### Stored rows:
- - - -

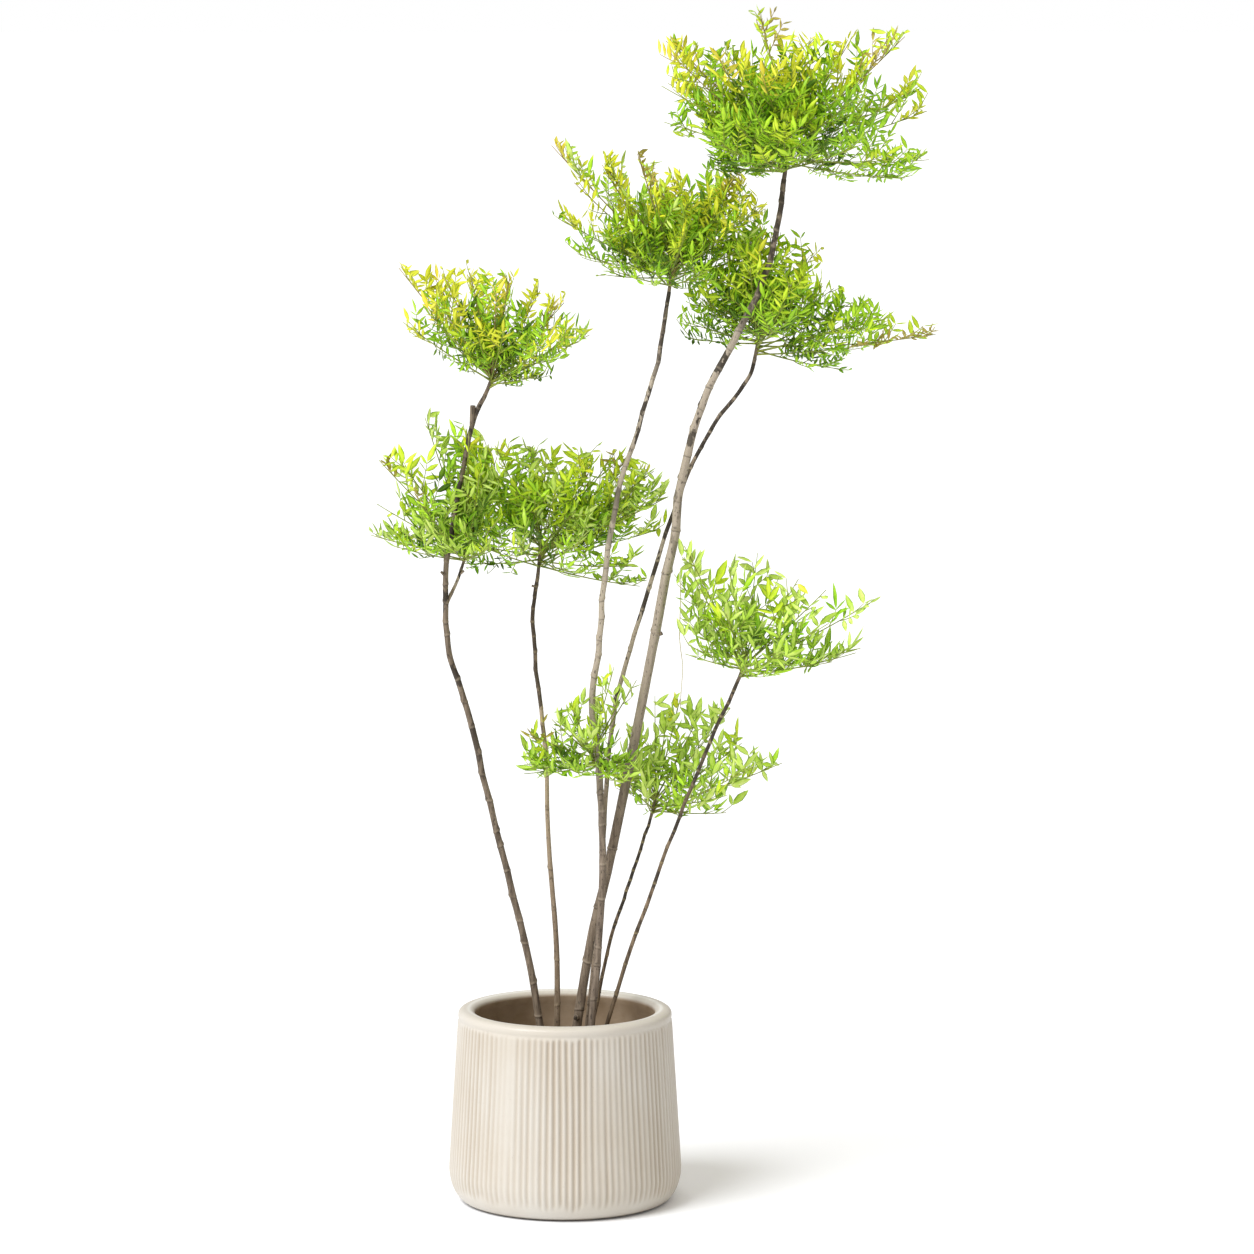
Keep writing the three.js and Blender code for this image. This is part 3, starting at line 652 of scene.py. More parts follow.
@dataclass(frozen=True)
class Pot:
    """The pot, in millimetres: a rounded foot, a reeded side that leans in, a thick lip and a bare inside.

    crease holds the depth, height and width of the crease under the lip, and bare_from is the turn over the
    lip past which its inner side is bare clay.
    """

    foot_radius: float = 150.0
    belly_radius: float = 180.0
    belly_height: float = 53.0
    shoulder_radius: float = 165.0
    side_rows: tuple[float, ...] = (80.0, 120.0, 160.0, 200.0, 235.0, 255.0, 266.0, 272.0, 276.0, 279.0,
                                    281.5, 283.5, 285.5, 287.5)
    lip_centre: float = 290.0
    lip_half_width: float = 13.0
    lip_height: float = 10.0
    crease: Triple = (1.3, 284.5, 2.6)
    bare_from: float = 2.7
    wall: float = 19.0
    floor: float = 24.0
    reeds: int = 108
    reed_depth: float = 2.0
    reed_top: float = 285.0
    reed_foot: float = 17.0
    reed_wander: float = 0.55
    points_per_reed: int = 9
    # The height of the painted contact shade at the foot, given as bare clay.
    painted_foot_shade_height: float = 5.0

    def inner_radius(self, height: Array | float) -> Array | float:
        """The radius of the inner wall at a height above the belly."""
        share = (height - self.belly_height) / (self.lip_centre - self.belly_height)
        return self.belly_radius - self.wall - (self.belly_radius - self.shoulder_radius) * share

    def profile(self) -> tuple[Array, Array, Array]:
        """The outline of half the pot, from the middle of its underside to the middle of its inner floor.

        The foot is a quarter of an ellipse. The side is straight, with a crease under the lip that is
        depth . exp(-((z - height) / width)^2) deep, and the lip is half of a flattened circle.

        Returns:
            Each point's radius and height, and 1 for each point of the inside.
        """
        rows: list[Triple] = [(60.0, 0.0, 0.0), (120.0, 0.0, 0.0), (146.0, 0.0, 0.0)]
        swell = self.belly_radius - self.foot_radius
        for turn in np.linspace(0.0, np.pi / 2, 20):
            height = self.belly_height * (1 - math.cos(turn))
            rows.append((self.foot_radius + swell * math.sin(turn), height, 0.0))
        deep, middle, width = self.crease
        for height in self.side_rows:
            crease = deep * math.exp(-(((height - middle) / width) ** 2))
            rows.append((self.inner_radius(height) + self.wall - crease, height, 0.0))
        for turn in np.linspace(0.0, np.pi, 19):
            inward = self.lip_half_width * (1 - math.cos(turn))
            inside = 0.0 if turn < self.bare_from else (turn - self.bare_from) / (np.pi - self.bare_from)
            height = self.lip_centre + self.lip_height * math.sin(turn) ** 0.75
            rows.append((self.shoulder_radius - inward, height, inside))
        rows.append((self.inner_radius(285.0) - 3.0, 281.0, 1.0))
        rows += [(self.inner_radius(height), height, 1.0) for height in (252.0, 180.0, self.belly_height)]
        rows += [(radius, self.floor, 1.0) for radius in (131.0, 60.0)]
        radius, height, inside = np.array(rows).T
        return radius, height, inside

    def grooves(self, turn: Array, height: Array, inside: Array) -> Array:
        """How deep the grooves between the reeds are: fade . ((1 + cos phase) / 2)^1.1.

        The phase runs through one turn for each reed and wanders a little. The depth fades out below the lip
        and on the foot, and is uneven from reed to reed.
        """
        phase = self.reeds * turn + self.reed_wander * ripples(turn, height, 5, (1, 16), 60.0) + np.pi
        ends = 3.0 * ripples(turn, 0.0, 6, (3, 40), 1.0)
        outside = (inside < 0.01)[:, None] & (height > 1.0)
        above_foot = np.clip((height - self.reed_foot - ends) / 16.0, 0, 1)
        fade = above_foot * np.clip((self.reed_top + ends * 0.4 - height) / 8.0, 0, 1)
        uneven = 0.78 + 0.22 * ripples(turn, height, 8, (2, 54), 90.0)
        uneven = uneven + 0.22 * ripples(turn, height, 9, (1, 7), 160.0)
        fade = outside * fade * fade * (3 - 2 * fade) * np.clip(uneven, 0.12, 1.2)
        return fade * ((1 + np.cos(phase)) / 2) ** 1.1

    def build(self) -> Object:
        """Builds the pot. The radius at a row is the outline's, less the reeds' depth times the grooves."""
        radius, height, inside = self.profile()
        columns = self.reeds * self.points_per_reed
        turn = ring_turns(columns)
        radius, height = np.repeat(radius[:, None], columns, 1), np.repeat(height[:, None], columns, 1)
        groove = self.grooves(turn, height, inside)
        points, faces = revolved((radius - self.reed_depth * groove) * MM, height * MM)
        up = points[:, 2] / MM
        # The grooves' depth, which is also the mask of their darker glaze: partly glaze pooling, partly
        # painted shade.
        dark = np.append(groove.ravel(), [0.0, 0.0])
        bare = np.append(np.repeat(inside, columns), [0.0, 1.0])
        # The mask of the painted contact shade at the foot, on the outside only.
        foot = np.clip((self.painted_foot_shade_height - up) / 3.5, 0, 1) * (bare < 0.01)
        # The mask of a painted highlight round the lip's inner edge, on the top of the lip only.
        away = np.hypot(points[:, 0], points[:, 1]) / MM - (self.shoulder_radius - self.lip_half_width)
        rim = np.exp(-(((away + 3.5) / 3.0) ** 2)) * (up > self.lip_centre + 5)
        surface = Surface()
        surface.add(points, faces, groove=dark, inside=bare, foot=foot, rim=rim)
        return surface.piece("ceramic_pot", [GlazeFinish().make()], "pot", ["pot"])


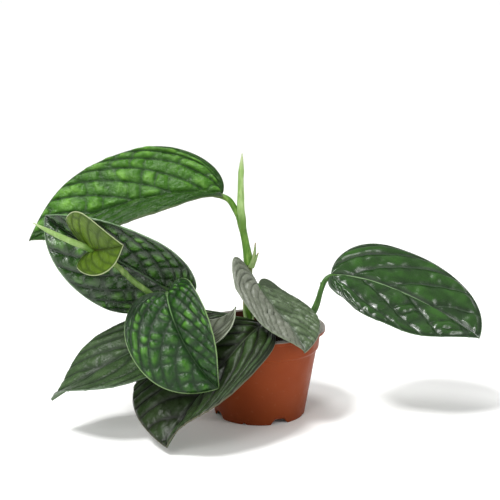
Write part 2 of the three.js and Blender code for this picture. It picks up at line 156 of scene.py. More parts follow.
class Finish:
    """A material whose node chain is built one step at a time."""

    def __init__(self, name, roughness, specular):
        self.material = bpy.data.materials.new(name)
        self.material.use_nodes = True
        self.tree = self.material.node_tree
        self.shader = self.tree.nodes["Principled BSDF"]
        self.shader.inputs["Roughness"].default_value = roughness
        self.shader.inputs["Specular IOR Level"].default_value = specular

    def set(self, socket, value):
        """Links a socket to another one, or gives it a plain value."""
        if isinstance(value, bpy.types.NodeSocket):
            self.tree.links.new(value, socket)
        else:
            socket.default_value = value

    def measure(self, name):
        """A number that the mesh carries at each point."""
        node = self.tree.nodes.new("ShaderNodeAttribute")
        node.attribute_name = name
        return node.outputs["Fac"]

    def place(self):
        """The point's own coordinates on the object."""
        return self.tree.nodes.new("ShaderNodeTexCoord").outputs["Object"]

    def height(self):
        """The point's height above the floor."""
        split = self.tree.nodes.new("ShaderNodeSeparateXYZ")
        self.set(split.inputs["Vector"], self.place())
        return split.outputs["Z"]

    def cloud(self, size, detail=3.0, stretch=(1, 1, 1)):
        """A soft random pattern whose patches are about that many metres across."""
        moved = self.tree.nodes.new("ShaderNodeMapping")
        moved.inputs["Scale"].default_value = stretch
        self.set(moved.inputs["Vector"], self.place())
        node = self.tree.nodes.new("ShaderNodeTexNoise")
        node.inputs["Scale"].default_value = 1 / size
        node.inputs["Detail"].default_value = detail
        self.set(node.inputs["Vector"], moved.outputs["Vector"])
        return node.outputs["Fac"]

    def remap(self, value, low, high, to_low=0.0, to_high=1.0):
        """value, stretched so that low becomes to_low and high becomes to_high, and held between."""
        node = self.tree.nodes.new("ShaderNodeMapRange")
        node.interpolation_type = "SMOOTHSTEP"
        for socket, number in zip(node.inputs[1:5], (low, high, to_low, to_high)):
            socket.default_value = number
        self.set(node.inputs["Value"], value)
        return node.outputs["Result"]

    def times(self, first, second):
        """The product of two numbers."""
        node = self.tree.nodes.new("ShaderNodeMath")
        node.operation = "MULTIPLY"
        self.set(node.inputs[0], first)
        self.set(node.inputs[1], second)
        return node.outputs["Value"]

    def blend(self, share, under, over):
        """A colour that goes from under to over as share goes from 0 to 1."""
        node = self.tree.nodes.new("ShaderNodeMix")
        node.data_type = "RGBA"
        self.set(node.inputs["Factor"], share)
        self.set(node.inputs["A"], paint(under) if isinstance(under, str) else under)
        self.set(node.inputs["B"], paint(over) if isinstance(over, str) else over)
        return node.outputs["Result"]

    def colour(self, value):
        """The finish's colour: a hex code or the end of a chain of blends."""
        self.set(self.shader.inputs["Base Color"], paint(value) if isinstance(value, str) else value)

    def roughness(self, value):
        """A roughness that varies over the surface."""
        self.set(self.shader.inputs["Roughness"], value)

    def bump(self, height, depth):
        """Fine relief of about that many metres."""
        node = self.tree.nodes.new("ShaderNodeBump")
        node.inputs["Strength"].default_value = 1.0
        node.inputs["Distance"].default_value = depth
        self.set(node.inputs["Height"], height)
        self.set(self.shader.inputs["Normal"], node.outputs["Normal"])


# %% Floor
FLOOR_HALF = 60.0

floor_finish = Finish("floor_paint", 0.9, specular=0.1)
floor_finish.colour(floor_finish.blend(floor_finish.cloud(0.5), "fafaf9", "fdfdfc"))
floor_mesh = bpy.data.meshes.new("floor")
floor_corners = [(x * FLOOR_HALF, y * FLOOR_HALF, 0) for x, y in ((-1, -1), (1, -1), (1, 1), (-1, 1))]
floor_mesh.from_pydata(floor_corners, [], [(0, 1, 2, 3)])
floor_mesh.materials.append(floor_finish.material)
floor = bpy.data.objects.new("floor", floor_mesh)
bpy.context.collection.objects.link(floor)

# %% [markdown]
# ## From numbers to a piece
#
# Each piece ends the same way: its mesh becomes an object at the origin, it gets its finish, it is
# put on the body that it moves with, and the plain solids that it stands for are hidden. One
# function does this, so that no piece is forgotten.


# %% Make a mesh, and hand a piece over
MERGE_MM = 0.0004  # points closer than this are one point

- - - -

### Written instruction:
Using the listing above, pick out each line that contains the word "scene", then copy it.

### Answer to this exercise:
Keep writing the three.js and Blender code for this image. This is part 3, starting at line 652 of scene.py. More parts follow.
Write part 2 of the three.js and Blender code for this picture. It picks up at line 156 of scene.py. More parts follow.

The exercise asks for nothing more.